In order to consider the movements of both the Sun and the Moon, the Xia Calendar New Year Day can not be a fixed Day on the Western Calendar, which is not because the traditional Chinese Calendar is not scientifically correct, but because Chinese philosophy is different. Chinese philosophy emphasizes the harmony of the Yin and the Yang. The Sun carries the same weight as the Moon in the Chinese traditional calendar - the Xia Calendar.

In Chinese traditional culture, on Yuan Dan - New Years Day, families of multiple generations gather together, get up early in the morning, wear their new clothes, light candles, and burn firecrackers. They open the doors, arrange ceremonies in the yards, offer fruits, tea, drinks to Heaven, the Earth, and their ancestors. This is called "The New Year Big Luck when opening the doors." After that, younger generations pay respects to older generations by kowtowing, bowing, etc., and in return, the older generations give the younger generation oranges (the Chinese word for orange is pronounced the same as the Chinese word for luck), peanuts (sounds the same as 'colorful lives'), or candies, etc.

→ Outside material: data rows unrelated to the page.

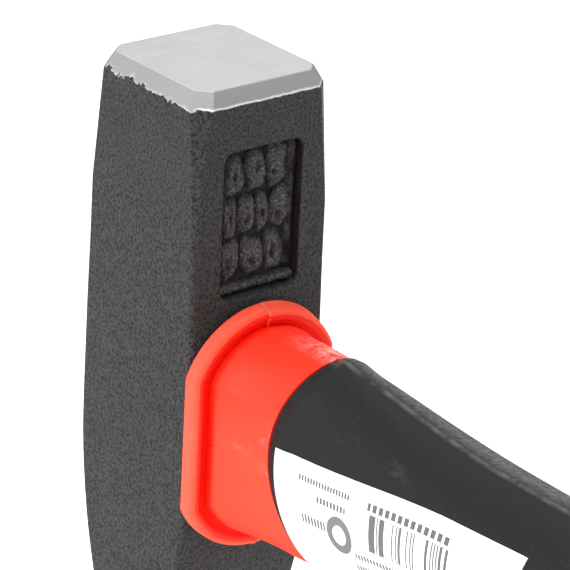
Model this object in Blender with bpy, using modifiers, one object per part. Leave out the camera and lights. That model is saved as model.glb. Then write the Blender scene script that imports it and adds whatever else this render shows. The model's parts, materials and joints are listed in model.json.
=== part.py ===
"""Cross-pein engineer's hammer with a moulded handle on a fibreglass core.

The hammer is modelled in its own axes: the origin is the middle of the striking face, +Z points out of
that face, and the handle runs along +X. An empty then leans everything back until the pein edge and the
butt of the handle both touch z = 0, which is how the hammer stands on a bench.
Lengths are in metres.
"""

import bmesh
import bpy
import numpy as np
from math import cos, pi, radians, sin, sqrt
from mathutils import Matrix, Vector

# Head; a share is a part of the head's length
HEAD_LENGTH = 0.105
HEAD_WIDTH = 0.0226
POLL_TAPER = 0.0004
POLL_DEPTH = 0.02325
EYE_DEPTH = 0.0247
EYE_SHARE = 0.4638
SHANK_SHARE = 0.1971
SHOULDER_SHARE = 0.2095
PEIN_SHARE = 0.381
PEIN_EDGE = 0.0036
PEIN_ROUNDING = 0.0097
CHAMFER_INSET = 0.0015
CHAMFER_INSET_FAR = 0.0009
CHAMFER_DROP = 0.0021
CORNER_CUT = 0.0022
CORNER_CUT_FACE = 0.0018
CORNER_CUT_LENGTH = 0.022
EDGE_ROUND = 0.0007

# Recessed panel on the handle side of the head, with plain raised pads
PANEL_WIDTH = 0.0132
PANEL_FROM_POLL = 0.0086
PANEL_DEPTH = 0.0012
PANEL_ABOVE_RIM = 0.0010
PANEL_CORNER = 0.0015
PAD_MARGIN = 0.0011
PAD_HEIGHT = 0.0009
PAD_ROWS = (3, 4, 3)
PAD_GAP = 0.0008

# Eye, core rod and bonding resin
EYE_HEIGHT = 0.0195
EYE_WIDTH = 0.0132
ROD_HEIGHT = 0.0105
ROD_WIDTH = 0.0080
ROD_FROM_BUTT = 0.0346
ROD_RISE = 0.0018
ROD_COVER = 0.0006
RESIN_RECESS = 0.0007
RESIN_CAP = 0.0024

# Moulded jacket: rim against the head, neck, and the body under the rubber
RIM_HEIGHT = 0.0358
RIM_OVERHANG = 0.0008
RIM_THICKNESS = 0.0026
RIM_ASIDE = -0.0005
RIM_END_RADIUS = 0.0131
RIM_ROUND = 0.0011
GROOVE_INSET = 0.0016
GROOVE_DEPTH = 0.0006
NECK_LENGTH = 0.0102
NECK_RISE = 0.0005

# Rubber grip and the handle's outline behind it
HANDLE_LENGTH = 0.300
RUBBER = 0.0020
GRIP_PROUD = 0.0002
FRONT_SETBACK_TOP = 0.0034
FRONT_SETBACK_BELLY = 0.0081
FRONT_BLEND = 0.022
BEAD_LENGTH = 0.0048
BEAD_HEIGHT = 0.0003
SHOULDER_HEIGHT = 0.0310
SHOULDER_WIDTH = 0.0164
WAIST_HEIGHT = 0.0198
WAIST_WIDTH = 0.0190
WAIST_FROM_GRIP_FRONT = 0.036
PALM_HEIGHT = 0.0255
PALM_WIDTH = 0.0208
PALM_FROM_BUTT = 0.044
HANDLE_RISE = 0.0027
BUTT_LENGTH = 0.022
BUTT_ROUND = 0.007
HANG_HOLE = 0.008

# Label on the side of the grip
LABEL_LENGTH = 0.0473
LABEL_HEIGHT = 0.024
LABEL_ROWS = 10
LABEL_FROM_FRONT = 0.0018
LABEL_TOP_FRONT = 0.0040
LABEL_TOP_REAR = 0.0066
LABEL_THICKNESS = 0.0002

CLEARANCE = 0.0003
SIDES = 36
SECTION_SQUARENESS = 2.12

# Places that follow from the sizes
eye_z = -EYE_SHARE * HEAD_LENGTH
shank = SHANK_SHARE * HEAD_LENGTH
shoulder = SHOULDER_SHARE * HEAD_LENGTH
head_side = EYE_DEPTH / 2
rim_back = head_side + CLEARANCE
rim_front = rim_back + RIM_THICKNESS
grip_front = rim_front + NECK_LENGTH
butt_end = HANDLE_LENGTH - head_side
grip_end = butt_end - BUTT_LENGTH
rod_z = eye_z + ROD_RISE
rod_start = RESIN_RECESS + RESIN_CAP + CLEARANCE - head_side
rod_end = butt_end - ROD_FROM_BUTT
rim_top = eye_z + RIM_HEIGHT / 2
poll_width = HEAD_WIDTH - POLL_TAPER

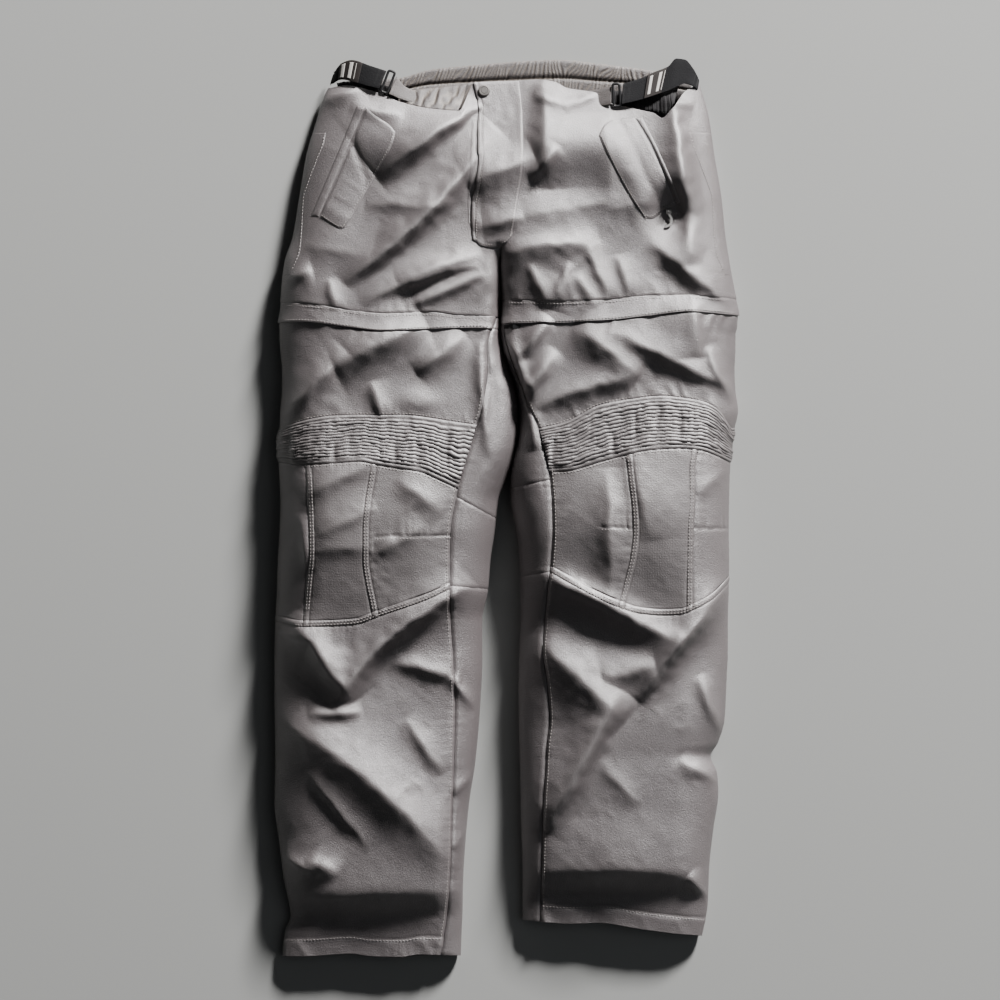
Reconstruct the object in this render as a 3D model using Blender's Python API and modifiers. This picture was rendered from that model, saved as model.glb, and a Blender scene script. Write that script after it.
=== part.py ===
"""Motorcycle trousers laid flat, front up, waist towards +Y, lying on the plane z = 0.

Every cloth piece is a wall cut out of one form: a tube for each leg, flat underneath, rounded at its sides and
domed on top. Sizes are in millimetres until a mesh is written. Two measures place a point: its drop, down from the
topmost point of the waist, and its reach s round the tube, from the outer edge over the front (positive) or under
the back (negative). "right" and "left" are the wearer's.
"""

import collections
import math

import bmesh
import bpy
import numpy as np
from mathutils import Vector

MM = 0.001
TOP = 542.0
CENTRE_FRONT = -9.0
CLOTH = 1.8
SEAM = 0.4
INSEAM_GAP = 0.7
OVERLAY_GAP = 1.0
HEM_DEPTH = 21.0
HEM_PLY = 1.2

SHOULDER = 0.86
BAND_RISE = 3.4
THIGH_TUCK = 6.0
LEAST_CORNER = 6.0
RIB_COUNT = 15
RIB_HEIGHT = 2.2
GATHER_COUNT = 40
GATHER_HEIGHT = 2.4
GATHER_SLANT = 7.0
ELASTIC_GATHERS = (7, 0.8)
STRIP_GATHERS = (5, 1.0)
FLAP_BULGE = 1.2
FLY_LEFT_RISE = 1.4
POCKET_WALL = 1.2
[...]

Many places have the custom of eating vegetarian food at breakfast on New Years Day - mainly eating cooked rice on New Years Eve. For regular years they cook 12 liters, and for leap years they cook 13 liters, so that one liter corresponds to each month. This is called the New Year Meal, and too much cooked rice means extra food in this year. The first bowl of rice must be given to the oldest person in the family with respect while the older generation helps younger ones with some vegetables. This manifests that the family is in harmony since younger generations respect the elderly, and the older generation loves the young children. Thus, family life in the New Year will face good luck and times of plenty.

From the first day to the third day of the New Year, children can light firecrackers in the morning and the evening. Children all wear new clothes, go out with grown-ups to visit friends and family, and to Bai-nian (pay New Year greetings). Hosts of the friends and families give children hard boiled eggs that are dyed red (either two or four, must be even numbers), peanuts, or candy.